Big box retailers succeed through economies of scale, offering wide product selections at competitive prices. They maintain efficient supply chains and can invest heavily in technology and marketing. These advantages allow them to dominate market share and attract customers seeking convenience and value.

Your Path Forward

Competing with big box stores online feels overwhelming until you recognize you're playing a different game entirely.

Home Depot wins on convenience and commodity pricing. You win on expertise, relationships, and specialized service. They serve everyone adequately. You serve contractors exceptionally.

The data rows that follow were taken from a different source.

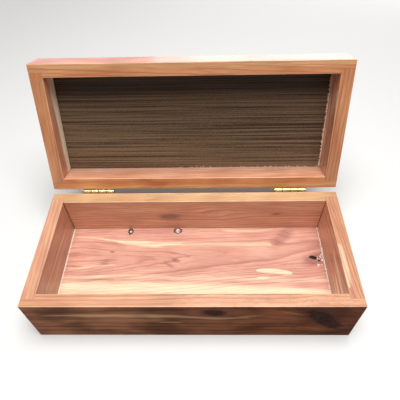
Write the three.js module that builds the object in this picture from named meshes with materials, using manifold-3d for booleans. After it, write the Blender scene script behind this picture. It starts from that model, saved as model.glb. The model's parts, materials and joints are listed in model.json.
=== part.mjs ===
// A hinged wooden box that stands open: a base and a lid, each a four-board frame with rabbeted
// corners, joined by two small brass butt hinges. The lid carries a thin dark panel with a pale
// inlay on its outer face.
//
// Units are millimetres. The origin is the centre of the base's flat underside, +X runs to the
// right along the box, +Y runs to the back, where the hinges are, and +Z points up.

import * as THREE from 'three';
import { mergeVertices } from 'three/addons/utils/BufferGeometryUtils.js';
import Module from 'manifold-3d';

const wasm = await Module();
wasm.setup();

// ---- Driving dimensions -------------------------------------------------------------------------

// The carcass
const boxLength = 305;
const boxDepth = 132;
const baseHeight = 63;
const lidHeight = 29;
const wallThickness = 12.7;
const cornerLip = 7.7; // what the corner rabbets leave of the long walls
const floorThickness = 16;
const panelThickness = 3;
const jointGap = 0.3; // glue line between neighbouring boards

// The hinges
const restOpening = 110; // degrees that the lid stands open
const rimGap = 0.4; // between the two rims when the lid is shut
const hingeInset = 49; // from each end of the box to the middle of a hinge
const hingeLength = 33.5;
const knuckleCount = 4;
const knuckleGap = 0.3;
const barrelDiameter = 4.6;
const pinDiameter = 2.2;
const pinClearance = 0.15;
const pinProud = 0.5; // how far each domed pin end stands out of the barrel
const leafWidth = 11; // from the pin's axis to the leaf's free edge
const leafThickness = 1.2;
const leafClearance = 0.4; // between a leaf and the other leaf's knuckles

// The screws
const screwHeadDiameter = 4.6;
const screwHeadDepth = 1.3;
const screwHeadEdge = 0.15;
const screwShankDiameter = 2.4;
const screwTipLength = 2;
const screwLength = 9;
const screwClearance = 0.15;
const screwSpread = 18; // between the two screws of a leaf

// The inlay
const stringInset = 12; // from the panel's edge to the border string
const stringWidth = 2.4;
const inlayThickness = 1.2;
const inlayClearance = 0.15;
const starPoints = 8;
const starRadius = 23;

// The meshes
const roundSegments = 24;
const screwSegments = 16;
const domeSteps = 3;
const mergeDistance = 1e-4;
const overshoot = 1; // how far a cutting tool runs past the face that it opens
const sliver = 0.001; // the same for a tool whose end lies in the face

// ---- Sizes that follow --------------------------------------------------------------------------

const backFace = boxDepth / 2;
const innerLength = boxLength - 2 * wallThickness;
const innerDepth = boxDepth - 2 * wallThickness;
const barrelRadius = barrelDiameter / 2;
const boreRadius = pinDiameter / 2 + pinClearance;
const pinOffset = barrelRadius + jointGap; // from the back faces to the pin's axis
const pinY = backFace + pinOffset;
const pinZ = baseHeight + rimGap / 2;
const leafOuter = jointGap + leafThickness; // from the back faces to the leaf's outer face
const screwDrop = (leafWidth + barrelRadius) / 2; // from the pin's axis to a screw's axis
const screwAcross = [-screwSpread / 2, screwSpread / 2]; // from the middle of a hinge
const hingeX = boxLength / 2 - hingeInset;
const panelTop = lidHeight;

// ---- Materials ----------------------------------------------------------------------------------

const finishes = {
  cedarBase: { color: 0xb9785a, roughness: 0.35, metalness: 0 },
  cedarFloor: { color: 0xe6b491, roughness: 0.35, metalness: 0 },
  cedarLid: { color: 0xc08262, roughness: 0.35, metalness: 0 },
  darkPanel: { color: 0x59463a, roughness: 0.45, metalness: 0 },
  paleInlay: { color: 0xe3cfa0, roughness: 0.4, metalness: 0 },
  redInlay: { color: 0xa2512f, roughness: 0.4, metalness: 0 },
  brass: { color: 0xd9b65c, roughness: 0.25, metalness: 1 },
};

function material(name) {
  return new THREE.MeshStandardMaterial({ name, ...finishes[name] });
}

// ---- Solids -------------------------------------------------------------------------------------

function toSolid(geometry) {
  const bare = geometry.clone();
  bare.deleteAttribute('normal');
  bare.deleteAttribute('uv');
  const merged = mergeVertices(bare, mergeDistance);
  return new wasm.Manifold(new wasm.Mesh({
    numProp: 3,
    vertProperties: new Float32Array(merged.attributes.position.array),
    triVerts: new Uint32Array(merged.index.array),
  }));
}

function toGeometry(solid) {
  const mesh = solid.getMesh();
  const geometry = new THREE.BufferGeometry();
  geometry.setAttribute('position', new THREE.BufferAttribute(mesh.vertProperties, 3));
  geometry.setIndex(new THREE.BufferAttribute(mesh.triVerts, 1));
  geometry.computeVertexNormals();
  return geometry;
}

function joined(geometries) {
  const [first, ...others] = geometries.map(toSolid);
  return toGeometry(others.reduce((whole, solid) => whole.add(solid), first));
}

function cut(geometry, tools) {
  return toGeometry(tools.map(toSolid).reduce((whole, tool) => whole.subtract(tool), toSolid(geometry)));
}

function block(low, high) {
  const size = high.map((value, i) => value - low[i]);
  const middle = high.map((value, i) => (value + low[i]) / 2);
  return new THREE.BoxGeometry(...size).translate(...middle);
}

function slab(outline, low, high) {
  const shape = new THREE.Shape(outline.map(([x, y]) => new THREE.Vector2(x, y)));
  const geometry = new THREE.ExtrudeGeometry(shape, { depth: high - low, bevelEnabled: false });
  return geometry.translate(0, 0, low);
}

// A turned shape about the Y axis; the profile runs upwards from the axis back to the axis.
function turned(profile, segments) {
  return new THREE.LatheGeometry(profile.map(([r, y]) => new THREE.Vector2(r, y)), segments);
}

// A rod along X, from x0 to x1.
function rod(radius, x0, x1, segments = roundSegments) {
  return turned([[0, x0], [radius, x0], [radius, x1], [0, x1]], segments).rotateZ(-Math.PI / 2);
}

function addMesh(group, name, geometry, finish) {
  const mesh = new THREE.Mesh(geometry, material(finish));
  mesh.name = name;
  group.add(mesh);
  return mesh;
}

// ---- The carcass --------------------------------------------------------------------------------

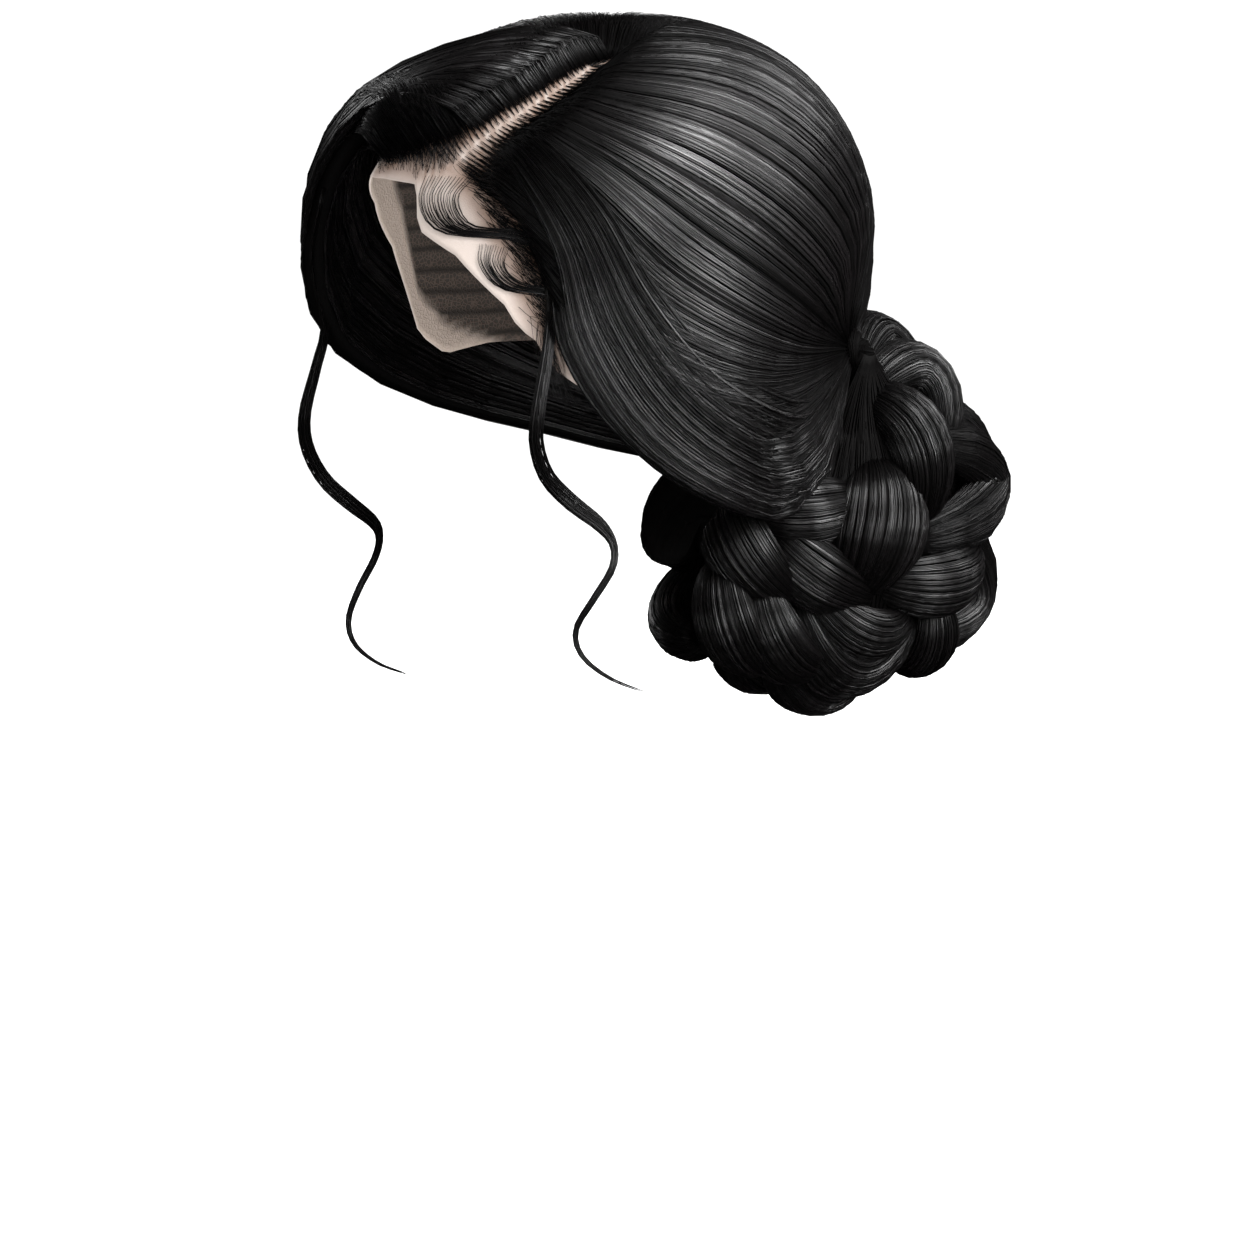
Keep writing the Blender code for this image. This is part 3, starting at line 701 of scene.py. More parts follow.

The distributors thriving in this environment stopped trying to beat big box stores at their own game. They focused on being irreplaceable for their specific customer base. They built digital experiences that enhanced their existing strengths rather than copying Home Depot's playbook.

Start with the fundamentals. Clean up your e-commerce experience. Make technical expertise accessible online. Build service offerings that create switching costs. Track what actually drives results.

Then expand strategically. Specialize in profitable niches. Invest in technologies that improve service. Optimize advertising for precision over volume.

Most importantly, stay close to your contractors. They'll tell you exactly where big box stores fall short and what they value enough to pay premiums for. Build your competitive strategy around those insights.

The plumbing distribution market is changing rapidly. But the contractors who trust your expertise, value your service, and depend on your availability aren't going anywhere. Serve them better online than anyone else can, and you'll compete just fine.